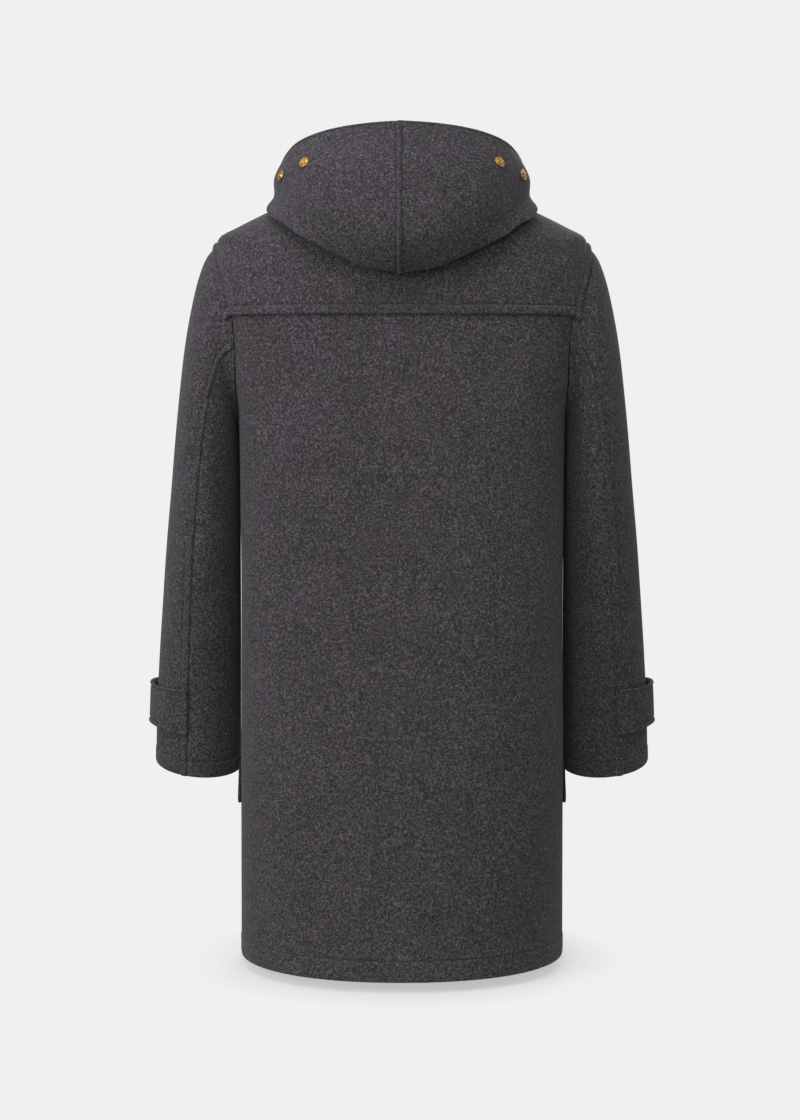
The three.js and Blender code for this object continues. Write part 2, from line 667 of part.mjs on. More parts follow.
const tabSteps = 2 * ARMHOLE_STEPS + TAB_LAST_STEP - BACK_SEAM_STEP;
const TAB_FIRST_SHARE = 0.004;
const tabShares = [TAB_FIRST_SHARE, ...range(1, tabSteps).map((k) => k / tabSteps)];
const tab = wall(gridOf([1, 0, -1], tabShares, (across, share) => tabPoint(share, across)));
add("cuff_tab_left", tab, WOOL);
add("cuff_tab_right", mirrored(tab), WOOL);

const buttonSeat = tabPoint(TAB_BUTTON_SHARE, 0);
const { radius: buttonRadius, thick, dish, rimWidth, rimSlope } = TAB_BUTTON;
const dishRadius = buttonRadius - rimWidth - rimSlope;
const buttonProfile = [
  [0, 0],
  [buttonRadius, 0],
  [buttonRadius, thick],
  [buttonRadius - rimWidth, thick],
  [dishRadius, thick - dish],
  [0, thick - dish],
];
const buttonPlace = buttonSeat.outer.clone().addScaledVector(buttonSeat.normal, PATCH_REST);
const cuffButton = turnedOn(buttonProfile, 20, buttonPlace, buttonSeat.normal);
add("cuff_button_left", cuffButton, HORN);
add("cuff_button_right", mirrored(cuffButton), HORN);

// A point on a front panel's faces, by level and column, so that what lies on it fits its faces.
function onPanel(grid, level, column) {
  const below = BODY_ROWS.findIndex((row) => row.level <= level);
  const [upper, lower] = [BODY_ROWS[below - 1], BODY_ROWS[below]];
  const down = (level - upper.level) / (lower.level - upper.level);
  const left = Math.min(Math.floor(column), grid[0].length - 2);
  const mix = (field) => {
    const line = (r) => grid[r][left][field].clone().lerp(grid[r][left + 1][field], column - left);
    return line(below - 1).lerp(line(below), down);
  };
  return { place: mix("outer"), normal: mix("normal").normalize() };
}

// The values from first to last, with those of a list that lie between them.
function cells(first, last, lines) {
  const [low, high] = [Math.min(first, last), Math.max(first, last)];
  const between = lines.filter((line) => line > low + 0.02 && line < high - 0.02);
  const sorted = [...between].sort((a, b) => a - b);
  return [first, ...(first < last ? sorted : sorted.reverse()), last];
}

// A patch of cloth laid on the front panel, its lower corners rounded.
function panelPatch({ top, bottom, first, last, corner, cornerWidth }, moreLevels, restAt) {
  const roundedLevels = [bottom + corner, bottom + corner * 0.5, bottom + corner * 0.15];
  const levels = cells(top, bottom, [...BODY_LEVELS, ...moreLevels, ...roundedLevels]);
  const columns = cells(first, last, FRONT_COLUMNS);
  return wall(gridOf(levels, columns, (level, column) => {
    const short = Math.max(0, corner - (level - bottom)) / corner;
    const cut = (cornerWidth * (1 - Math.sqrt(1 - short ** 2))) / COLUMN_WIDTH;
    const moved = column === first ? column + cut : column === last ? column - cut : column;
    const { place, normal } = onPanel(leftFrontGrid, level, moved);
    const rest = restAt(level);
    const inner = place.addScaledVector(normal, rest);
    return { outer: inner.clone().addScaledVector(normal, CLOTH), inner };
  }));
}

const flapRest = (level) => {
  const over = (1 - smooth(FLAP.fold, FLAP.top, level)) * (CLOTH + PATCH_REST);
  const hanging = Math.max(0, (FLAP.fold - level) / (FLAP.fold - FLAP.bottom));
  return PATCH_REST + over + FLAP_FLARE * hanging ** FLAP_FLARE_POWER;
};
const pocket = panelPatch(POCKET, [], () => PATCH_REST);
const flap = panelPatch(FLAP, [FLAP.fold], flapRest);
add("pocket_left", pocket, WOOL);
add("pocket_right", mirrored(pocket), WOOL);
add("pocket_flap_left", flap, WOOL);
add("pocket_flap_right", mirrored(flap), WOOL);

// Front fastenings: a leather patch on each front, a loop from the left one round a stem from the
// right one, and a horn toggle over both.
function frontAt(x, level, off) {
  const turn = turnAtFront(level, x);
  return torso(turn, level).addScaledVector(torsoNormal(turn, level), off);
}

function leatherPoint(x, level, rest) {
  return { outer: frontAt(x, level, rest + LEATHER), inner: frontAt(x, level, rest) };
}

function placketColumn(x) {
  return SIDE_COLUMNS + (PLACKET_COLUMNS * (PLACKET_REACH - x)) / (PLACKET_REACH + OVERLAP);
}

function patchGeometry(grid, level) {
  return wall(gridOf([1, 0, -1], [...PATCH].reverse(), (across, { x, half }) => {
    const { place, normal } = onPanel(grid, level + across * half, placketColumn(x));
    const inner = place.addScaledVector(normal, PATCH_REST);
    return { outer: inner.clone().addScaledVector(normal, LEATHER), inner };
  }));
}

// The loop's middle line: out along its upper run, round its end and back along its lower run.
function loopGeometry(level) {
  const straight = (x, side) => ({ x, z: side * LOOP.radius, outX: 0, outZ: side });
  const stations = [straight(LOOP.start, 1), straight(LOOP.bend, 1)];
  for (let i = 0; i <= LOOP.steps; i++) {
    const a = (Math.PI * i) / LOOP.steps;
    const [outX, outZ] = [-Math.sin(a), Math.cos(a)];
    stations.push({ x: LOOP.turn + LOOP.radius * outX, z: LOOP.radius * outZ, outX, outZ });
  }
  stations.push(straight(LOOP.bend, -1), straight(LOOP.start, -1));
  return wall(gridOf([LOOP.half, -LOOP.half], stations, (away, { x, z, outX, outZ }) => {
    const rest = PATCH_REST + (LEATHER + SEAM) * (1 - smooth(LOOP.liftedAt, LOOP.flatAt, x));
    return leatherPoint(x + away * outX, level + z + away * outZ, rest);
  }));
}

function stemGeometry(level) {
  return wall(gridOf([1, -1], [...STEM_STEPS].reverse(), (across, { x, rest }) =>
    leatherPoint(x, level + across * STEM_HALF, rest)));
}

FASTENING_LEVELS.forEach((level, i) => {
  const number = i + 1;
  add(`patch_left_${number}`, patchGeometry(leftFrontGrid, level), HIDE);
  add(`patch_right_${number}`, mirrored(patchGeometry(rightFrontGrid, level)), HIDE);
  add(`loop_${number}`, loopGeometry(level), HIDE);
  add(`stem_${number}`, stemGeometry(level), HIDE);
  const lift = PATCH_REST + 2 * (LEATHER + SEAM) + SEAM + TOGGLE.radius;
  const place = frontAt(TOGGLE.x, level, lift);
  const profile = TOGGLE_PROFILE.map(({ radius, along }) => [radius, (along * TOGGLE.length) / 2]);
  add(`toggle_${number}`, turnedOn(profile, 12, place, new THREE.Vector3(1, 0, 0)), HORN);
});

export default coat;
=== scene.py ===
"""A hooded wool duffle coat, filled out as if worn, dressed over its fixed frame.

Sizes are in millimetres, as a pattern cutter notes them, and meshes are made in metres.
The wearer faces -Y, the wearer's left is +X, and the origin is the centre of the neck base.
"""

import logging
import math
from collections.abc import Callable, Sequence
from dataclasses import dataclass, field
from enum import Enum

import bmesh
import bpy
import numpy as np
from mathutils import Matrix, Vector


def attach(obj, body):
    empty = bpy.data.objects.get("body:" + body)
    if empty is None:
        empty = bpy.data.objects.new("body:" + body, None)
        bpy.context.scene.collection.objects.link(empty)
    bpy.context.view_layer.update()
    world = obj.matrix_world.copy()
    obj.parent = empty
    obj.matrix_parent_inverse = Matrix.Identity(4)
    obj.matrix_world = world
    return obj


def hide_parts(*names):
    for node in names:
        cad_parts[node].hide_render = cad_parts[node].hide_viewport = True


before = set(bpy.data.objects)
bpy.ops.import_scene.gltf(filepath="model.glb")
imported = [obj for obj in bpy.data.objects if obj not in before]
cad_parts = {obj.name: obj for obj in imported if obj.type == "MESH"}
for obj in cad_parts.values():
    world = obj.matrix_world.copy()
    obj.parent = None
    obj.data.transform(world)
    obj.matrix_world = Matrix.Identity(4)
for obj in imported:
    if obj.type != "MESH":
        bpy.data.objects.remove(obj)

LOG = logging.getLogger("duffle_coat")
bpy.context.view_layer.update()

MM = 0.001
CLOTH = 3.0
LEATHER = 2.0
SEAM = 0.3
MERGE = 0.06
SHARP = math.radians(55)

Points = np.ndarray


class Side(Enum):
    """The wearer's left and right, as the sign of X."""

    LEFT = 1
    RIGHT = -1

    @property
    def word(self) -> str:
        """The side's name in the frame's nodes."""
        return self.name.lower()


def smooth(start: float, end: float, at: Points) -> Points:
    """Eases from 0 at start to 1 at end.

    Args:
        start: Where the rise starts.
        end: Where the rise ends, above start.
        at: The values to ease.

    Returns:
        The eased values.
    """
    share = np.clip((np.asarray(at, float) - start) / (end - start), 0.0, 1.0)
    return share * share * (3.0 - 2.0 * share)


def ridge(distance: Points, width: float) -> Points:
    """A soft ridge, 1 at its middle and 0 beyond its width.

    Args:
        distance: Distances from the middle line.
        width: Half the ridge's width.

    Returns:
        The ridge's height at each distance.
    """
    share = np.clip(1.0 - np.abs(distance) / width, 0.0, 1.0)
    return share * share * (3.0 - 2.0 * share)


def unit(vectors: Points) -> Points:
    """Vectors of length one along the last axis."""
    return vectors / np.maximum(np.linalg.norm(vectors, axis=-1, keepdims=True), 1e-12)


def steps(*spans: tuple[float, float, int]) -> Points:
    """Values along joined spans.

    Args:
        spans: Each span's start, end and number of steps.

    Returns:
        All values once, in order.
    """
    parts = [np.linspace(start, end, count + 1)[:-1] for start, end, count in spans]
    return np.concatenate([*parts, [spans[-1][1]]])


def spaced(start: float, end: float, step: float, *marks: float, fine: float = 0.9,
           reach: float = 4.0) -> Points:
    """Values from start to end, closer together round some marks.

    Args:
        start: The first value.
        end: The last value.
        step: The usual distance between values.
        marks: Where the values lie closer together.
        fine: Their distance there.
        reach: How far from a mark they stay close.

    Returns:
        The values in order.
    """
    along = np.linspace(start, end, 6000)
    gap = np.full_like(along, step)
    for mark in marks:
        gap = np.minimum(gap, fine + (step - fine) * smooth(reach, reach * 3, np.abs(along - mark)))
    pace = np.cumsum(abs(along[1] - along[0]) / gap)
    pace = (pace - pace[0]) / (pace[-1] - pace[0])
    count = math.ceil(float(np.sum(abs(along[1] - along[0]) / gap)))
    return np.interp(np.linspace(0, 1, count + 1), pace, along)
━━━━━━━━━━
▸ PROBLEM:
Reproduce the lines exactly, taking as the first line the one with "obj.matrix_world = Matrix.Identity(4)" and as the last line the one with "return np.concatenate([*parts, [spans[-1][1]]])", and include nothing else.

▸ EXERCISE RESULT:
    obj.matrix_world = Matrix.Identity(4)
for obj in imported:
    if obj.type != "MESH":
        bpy.data.objects.remove(obj)

LOG = logging.getLogger("duffle_coat")
bpy.context.view_layer.update()

MM = 0.001
CLOTH = 3.0
LEATHER = 2.0
SEAM = 0.3
MERGE = 0.06
SHARP = math.radians(55)

Points = np.ndarray


class Side(Enum):
    """The wearer's left and right, as the sign of X."""

    LEFT = 1
    RIGHT = -1

    @property
    def word(self) -> str:
        """The side's name in the frame's nodes."""
        return self.name.lower()


def smooth(start: float, end: float, at: Points) -> Points:
    """Eases from 0 at start to 1 at end.

    Args:
        start: Where the rise starts.
        end: Where the rise ends, above start.
        at: The values to ease.

    Returns:
        The eased values.
    """
    share = np.clip((np.asarray(at, float) - start) / (end - start), 0.0, 1.0)
    return share * share * (3.0 - 2.0 * share)


def ridge(distance: Points, width: float) -> Points:
    """A soft ridge, 1 at its middle and 0 beyond its width.

    Args:
        distance: Distances from the middle line.
        width: Half the ridge's width.

    Returns:
        The ridge's height at each distance.
    """
    share = np.clip(1.0 - np.abs(distance) / width, 0.0, 1.0)
    return share * share * (3.0 - 2.0 * share)


def unit(vectors: Points) -> Points:
    """Vectors of length one along the last axis."""
    return vectors / np.maximum(np.linalg.norm(vectors, axis=-1, keepdims=True), 1e-12)


def steps(*spans: tuple[float, float, int]) -> Points:
    """Values along joined spans.

    Args:
        spans: Each span's start, end and number of steps.

    Returns:
        All values once, in order.
    """
    parts = [np.linspace(start, end, count + 1)[:-1] for start, end, count in spans]
    return np.concatenate([*parts, [spans[-1][1]]])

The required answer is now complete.